Chris Larsen — Ripple’s executive chairman — has joined company CEO Brad Garlinghouse in moving to dismiss the securities violation case filed by the U.S. Securities and Exchange Commission.
In a court letter filed on Wednesday, Larsen’s attorneys provided four arguments detailing the reasons why the case against the Ripple executive should be struck.
According to the letter, the SEC cannot substantiate its claims that Larsen “knowingly or recklessly provided substantial assistance” towards the violation of Section 5 of the Securities Act of 1933.
Arguing further, the letter stated that in 2015, when Larsen bore the designation of Ripple CEO, both the Justice Department and the Treasury Department’s Finance Crimes Enforcement Network classified XRP as a currency.
Building on this line of argument, Larsen’s legal team also declared that the Ripple executive cannot be said to have taken actions to ensure the success of XRP sales.
In its fourth line of argument, the letter stated that the statute of limitations has run out on any alleged involvement of Larsen in the sale of XRP since 2013, adding:
“Because the SEC has alleged that the sales of XRP over a multi-year period constituted only one offer, which began in 2013, the statute of limitations began to run in 2013 and expired in 2018.”

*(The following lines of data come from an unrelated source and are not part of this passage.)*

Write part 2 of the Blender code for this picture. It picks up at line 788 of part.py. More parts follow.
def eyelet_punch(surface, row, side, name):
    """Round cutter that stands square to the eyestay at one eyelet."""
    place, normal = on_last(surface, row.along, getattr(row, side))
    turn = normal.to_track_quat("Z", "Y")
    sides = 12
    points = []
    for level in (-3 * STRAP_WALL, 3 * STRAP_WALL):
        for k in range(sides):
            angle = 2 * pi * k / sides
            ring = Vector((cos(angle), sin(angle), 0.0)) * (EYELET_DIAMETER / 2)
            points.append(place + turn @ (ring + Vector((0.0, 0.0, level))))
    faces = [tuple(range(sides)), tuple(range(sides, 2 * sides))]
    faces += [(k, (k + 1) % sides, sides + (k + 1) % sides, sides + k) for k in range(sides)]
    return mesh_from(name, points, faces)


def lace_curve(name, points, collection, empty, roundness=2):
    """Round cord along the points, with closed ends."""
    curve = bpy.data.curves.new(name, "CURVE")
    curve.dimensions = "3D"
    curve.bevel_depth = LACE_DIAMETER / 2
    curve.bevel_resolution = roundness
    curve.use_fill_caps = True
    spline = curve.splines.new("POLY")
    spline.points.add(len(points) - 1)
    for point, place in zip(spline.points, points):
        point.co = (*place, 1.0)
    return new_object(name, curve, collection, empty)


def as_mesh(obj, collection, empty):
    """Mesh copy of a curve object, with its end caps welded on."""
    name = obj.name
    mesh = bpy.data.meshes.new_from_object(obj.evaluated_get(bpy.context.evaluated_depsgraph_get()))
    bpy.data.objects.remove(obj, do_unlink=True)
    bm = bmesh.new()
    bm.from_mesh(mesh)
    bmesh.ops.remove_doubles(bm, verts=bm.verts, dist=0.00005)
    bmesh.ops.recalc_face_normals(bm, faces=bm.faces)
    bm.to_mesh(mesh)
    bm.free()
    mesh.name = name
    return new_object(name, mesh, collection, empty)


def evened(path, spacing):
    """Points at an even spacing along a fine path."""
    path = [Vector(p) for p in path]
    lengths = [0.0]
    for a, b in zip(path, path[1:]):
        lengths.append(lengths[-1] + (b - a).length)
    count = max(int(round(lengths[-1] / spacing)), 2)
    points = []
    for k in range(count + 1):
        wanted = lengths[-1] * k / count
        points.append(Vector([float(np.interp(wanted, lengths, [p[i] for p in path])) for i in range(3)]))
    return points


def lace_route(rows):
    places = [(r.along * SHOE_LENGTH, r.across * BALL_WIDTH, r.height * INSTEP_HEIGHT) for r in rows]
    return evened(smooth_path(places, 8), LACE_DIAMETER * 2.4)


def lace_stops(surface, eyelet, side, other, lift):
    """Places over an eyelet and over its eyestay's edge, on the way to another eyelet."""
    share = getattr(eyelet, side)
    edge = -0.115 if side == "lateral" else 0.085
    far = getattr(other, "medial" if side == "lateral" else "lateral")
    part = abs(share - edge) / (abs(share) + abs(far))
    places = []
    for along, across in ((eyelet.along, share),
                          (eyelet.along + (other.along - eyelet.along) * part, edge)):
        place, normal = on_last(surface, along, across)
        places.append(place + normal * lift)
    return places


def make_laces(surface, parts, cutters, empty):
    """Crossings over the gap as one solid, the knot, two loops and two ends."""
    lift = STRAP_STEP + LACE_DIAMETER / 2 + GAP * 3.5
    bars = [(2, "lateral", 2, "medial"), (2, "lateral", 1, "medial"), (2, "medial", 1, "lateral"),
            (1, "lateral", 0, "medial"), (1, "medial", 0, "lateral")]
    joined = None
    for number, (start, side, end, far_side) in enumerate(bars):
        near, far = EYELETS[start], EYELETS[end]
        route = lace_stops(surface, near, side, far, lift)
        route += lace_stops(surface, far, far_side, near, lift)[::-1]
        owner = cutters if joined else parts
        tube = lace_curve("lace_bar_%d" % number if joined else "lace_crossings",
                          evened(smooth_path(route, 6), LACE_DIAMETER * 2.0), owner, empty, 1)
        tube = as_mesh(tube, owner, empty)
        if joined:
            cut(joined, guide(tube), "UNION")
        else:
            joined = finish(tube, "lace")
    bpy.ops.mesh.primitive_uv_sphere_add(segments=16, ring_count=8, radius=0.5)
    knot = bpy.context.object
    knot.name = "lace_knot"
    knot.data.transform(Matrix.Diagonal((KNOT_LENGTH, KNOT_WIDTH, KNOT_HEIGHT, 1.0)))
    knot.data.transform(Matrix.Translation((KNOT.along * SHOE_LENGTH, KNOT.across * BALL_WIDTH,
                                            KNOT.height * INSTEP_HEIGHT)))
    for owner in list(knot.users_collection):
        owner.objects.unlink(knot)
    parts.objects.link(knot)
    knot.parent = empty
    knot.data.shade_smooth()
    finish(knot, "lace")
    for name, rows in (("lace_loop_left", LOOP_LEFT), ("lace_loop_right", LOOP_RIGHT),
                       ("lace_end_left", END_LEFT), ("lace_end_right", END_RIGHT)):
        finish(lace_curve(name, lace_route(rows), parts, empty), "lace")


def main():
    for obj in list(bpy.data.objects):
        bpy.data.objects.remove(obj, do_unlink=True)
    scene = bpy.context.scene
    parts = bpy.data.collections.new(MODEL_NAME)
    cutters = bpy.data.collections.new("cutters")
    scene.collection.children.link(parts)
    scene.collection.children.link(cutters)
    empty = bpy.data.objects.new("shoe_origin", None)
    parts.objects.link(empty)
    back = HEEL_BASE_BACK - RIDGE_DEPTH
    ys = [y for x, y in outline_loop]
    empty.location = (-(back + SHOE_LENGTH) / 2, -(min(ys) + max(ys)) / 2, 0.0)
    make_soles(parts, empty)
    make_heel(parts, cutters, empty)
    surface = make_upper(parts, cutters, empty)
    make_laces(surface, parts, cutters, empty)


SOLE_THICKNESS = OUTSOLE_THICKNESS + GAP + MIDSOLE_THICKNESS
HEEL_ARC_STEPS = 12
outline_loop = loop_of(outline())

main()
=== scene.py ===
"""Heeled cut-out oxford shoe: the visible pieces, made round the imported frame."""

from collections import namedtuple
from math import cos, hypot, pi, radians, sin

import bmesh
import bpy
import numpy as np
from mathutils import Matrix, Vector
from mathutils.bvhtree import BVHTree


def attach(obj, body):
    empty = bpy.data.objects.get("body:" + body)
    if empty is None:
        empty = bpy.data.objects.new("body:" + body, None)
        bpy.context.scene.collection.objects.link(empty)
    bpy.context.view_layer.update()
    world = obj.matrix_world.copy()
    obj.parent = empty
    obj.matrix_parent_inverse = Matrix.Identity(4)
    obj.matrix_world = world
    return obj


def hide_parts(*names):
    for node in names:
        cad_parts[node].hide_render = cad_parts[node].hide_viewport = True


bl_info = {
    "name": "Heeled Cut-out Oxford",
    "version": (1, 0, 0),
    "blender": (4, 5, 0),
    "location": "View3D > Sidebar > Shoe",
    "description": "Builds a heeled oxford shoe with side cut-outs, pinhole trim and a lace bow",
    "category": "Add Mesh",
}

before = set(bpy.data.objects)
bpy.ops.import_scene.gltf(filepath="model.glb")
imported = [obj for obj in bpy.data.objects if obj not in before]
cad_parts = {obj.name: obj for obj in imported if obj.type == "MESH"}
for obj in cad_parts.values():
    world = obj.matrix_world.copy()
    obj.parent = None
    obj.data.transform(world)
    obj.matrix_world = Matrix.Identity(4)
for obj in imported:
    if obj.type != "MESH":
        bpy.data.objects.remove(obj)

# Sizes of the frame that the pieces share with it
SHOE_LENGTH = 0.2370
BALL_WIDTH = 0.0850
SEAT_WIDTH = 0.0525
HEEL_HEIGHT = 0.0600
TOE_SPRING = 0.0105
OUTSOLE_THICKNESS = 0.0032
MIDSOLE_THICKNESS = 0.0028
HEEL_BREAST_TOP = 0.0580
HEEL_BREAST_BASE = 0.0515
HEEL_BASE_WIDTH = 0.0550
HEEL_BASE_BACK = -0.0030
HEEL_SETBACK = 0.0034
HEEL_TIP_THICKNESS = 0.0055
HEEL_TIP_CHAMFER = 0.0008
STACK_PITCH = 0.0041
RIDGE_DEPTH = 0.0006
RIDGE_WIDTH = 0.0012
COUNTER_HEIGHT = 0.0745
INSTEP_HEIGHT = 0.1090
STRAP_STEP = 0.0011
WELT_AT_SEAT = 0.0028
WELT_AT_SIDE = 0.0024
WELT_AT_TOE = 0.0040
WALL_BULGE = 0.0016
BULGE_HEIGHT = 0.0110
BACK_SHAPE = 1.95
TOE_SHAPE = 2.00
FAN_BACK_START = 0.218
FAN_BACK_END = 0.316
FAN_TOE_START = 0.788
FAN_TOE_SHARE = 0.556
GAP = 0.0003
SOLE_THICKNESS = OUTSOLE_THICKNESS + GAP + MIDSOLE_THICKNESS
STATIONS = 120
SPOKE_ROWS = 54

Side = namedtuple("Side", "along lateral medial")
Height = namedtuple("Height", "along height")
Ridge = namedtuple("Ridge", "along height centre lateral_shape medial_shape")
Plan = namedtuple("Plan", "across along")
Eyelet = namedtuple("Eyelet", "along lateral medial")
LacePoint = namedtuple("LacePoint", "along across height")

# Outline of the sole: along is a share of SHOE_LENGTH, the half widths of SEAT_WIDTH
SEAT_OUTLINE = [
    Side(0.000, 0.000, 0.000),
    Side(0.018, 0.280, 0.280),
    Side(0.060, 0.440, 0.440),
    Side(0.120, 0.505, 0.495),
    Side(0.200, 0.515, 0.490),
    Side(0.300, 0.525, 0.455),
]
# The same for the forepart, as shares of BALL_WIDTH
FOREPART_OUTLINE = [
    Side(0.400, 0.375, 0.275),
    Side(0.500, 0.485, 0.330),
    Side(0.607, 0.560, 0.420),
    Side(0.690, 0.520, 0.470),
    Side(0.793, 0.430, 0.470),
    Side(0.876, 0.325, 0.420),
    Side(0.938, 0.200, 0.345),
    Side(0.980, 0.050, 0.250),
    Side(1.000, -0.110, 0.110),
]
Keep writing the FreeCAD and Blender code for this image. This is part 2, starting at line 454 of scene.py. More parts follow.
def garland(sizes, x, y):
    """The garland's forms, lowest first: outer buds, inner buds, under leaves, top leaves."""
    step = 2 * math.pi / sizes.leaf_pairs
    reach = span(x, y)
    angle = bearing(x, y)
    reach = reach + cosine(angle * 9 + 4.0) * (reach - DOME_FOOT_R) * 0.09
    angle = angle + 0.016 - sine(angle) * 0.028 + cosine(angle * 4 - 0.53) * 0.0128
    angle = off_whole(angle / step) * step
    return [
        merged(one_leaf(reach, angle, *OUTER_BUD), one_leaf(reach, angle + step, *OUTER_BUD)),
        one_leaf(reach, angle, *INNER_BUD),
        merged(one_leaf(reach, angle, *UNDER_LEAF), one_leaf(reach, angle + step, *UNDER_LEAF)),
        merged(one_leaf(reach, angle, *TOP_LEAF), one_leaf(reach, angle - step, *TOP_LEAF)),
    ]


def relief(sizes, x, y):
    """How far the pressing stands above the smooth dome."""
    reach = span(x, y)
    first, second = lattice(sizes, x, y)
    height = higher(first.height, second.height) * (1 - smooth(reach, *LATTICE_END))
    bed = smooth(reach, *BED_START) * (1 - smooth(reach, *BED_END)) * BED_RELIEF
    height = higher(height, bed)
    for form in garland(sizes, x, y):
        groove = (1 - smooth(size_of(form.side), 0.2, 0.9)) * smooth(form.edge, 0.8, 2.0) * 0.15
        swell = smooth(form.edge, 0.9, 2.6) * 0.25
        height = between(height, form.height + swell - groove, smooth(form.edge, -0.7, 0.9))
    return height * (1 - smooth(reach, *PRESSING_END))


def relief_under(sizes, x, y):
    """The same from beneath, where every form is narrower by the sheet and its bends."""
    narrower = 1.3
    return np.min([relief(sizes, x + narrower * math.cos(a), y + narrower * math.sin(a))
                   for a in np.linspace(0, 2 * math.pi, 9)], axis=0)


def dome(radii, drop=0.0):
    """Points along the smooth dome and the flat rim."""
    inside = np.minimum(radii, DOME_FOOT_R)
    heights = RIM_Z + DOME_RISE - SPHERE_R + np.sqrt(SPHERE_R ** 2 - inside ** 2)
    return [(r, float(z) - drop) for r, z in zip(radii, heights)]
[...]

In a separate letter also filed on Wednesday, Garlinghouse’s attorney Matthew C. Solomon offered two arguments in favor of dismissing the case against the Ripple CEO.
Echoing Larsen’s attorneys, Solomon wrote to Judge Analisa Torres of the U.S. District Court for the Southern District of New York stating that FinCEN has previously classified XRP as a virtual currency.
Garlinghouse’s legal representative also panned the SEC’s case against the Ripple CEO for personally violating securities regulations. According to Solomon, Garlinghouse’s activities concerning the sale of XRP tokens were simply part of this job as head of the company.
As previously reported by Cointelegraph, the SEC filed an amended complaint with the court back in February, accusing Ripple executives of misleading investors and manipulating the price of the XRP “coin.”
Both the SEC and Ripple have previously stated that a pre-trial settlement was not on the agenda.